Ultra Light Amphiphilic and Resilient Nanocellulose Aerogels and Foams

Aerogels are ultra-light porous materials that are uniquely desirable for a wide variety of applications including insulation, packaging, filtration, ion diffusion and drug delivery. However, commonly used processes such as supercritical drying of silica aerogels, or freezing and freeze-drying of natural and synthetic polymer-based aerogels consume immense energy. Researchers at the University of California, Davis have developed a facile and more energy efficient process to produce ultra-light nanocellulose aerogels with improved mechanical strength and hydrophobicity. This process enables drying under ambient conditions, and therefore does not require any high vacuum, freeze drying or heating steps. This process is not only more energy efficient and economic, but also feasible for scaling up. Chemical crosslinking results in aerogels that have an even higher specific surface area, dry compressive strength, and tunable hydrophobicity. Unlike hydrophilic silicon aerogels or hydropholic carbon nanotube or graphene based aerogels, these nanocellulose based aerogels are amphiphilic super-absorbents and tunable to become hydrophobic super-absorbents.

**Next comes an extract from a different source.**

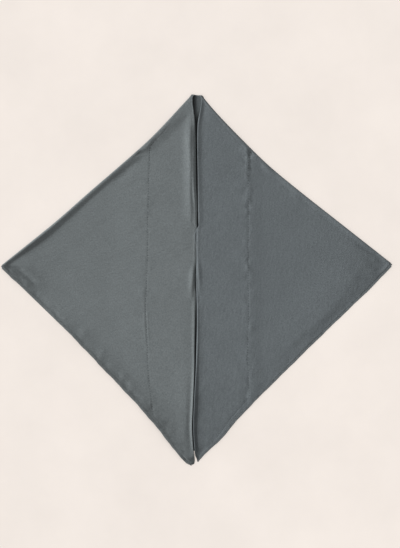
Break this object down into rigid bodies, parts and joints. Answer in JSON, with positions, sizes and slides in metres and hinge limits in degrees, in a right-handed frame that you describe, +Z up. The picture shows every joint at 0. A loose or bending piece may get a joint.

These nanocellulose based aerogels are derived from sustainably sourced feedstock, i.e., waste streams of agriculture and food and beverage processing:the process turns under-utilized byproducts into high value added products and helps to reduce environmental impact of our food production system. Researchers at the University of California, Davis have developed an energy efficient method of producing ultra-light aerogels with excellent dry compressive strength and tunable hydrophobicity by ambient drying of nanocellulose wet gels.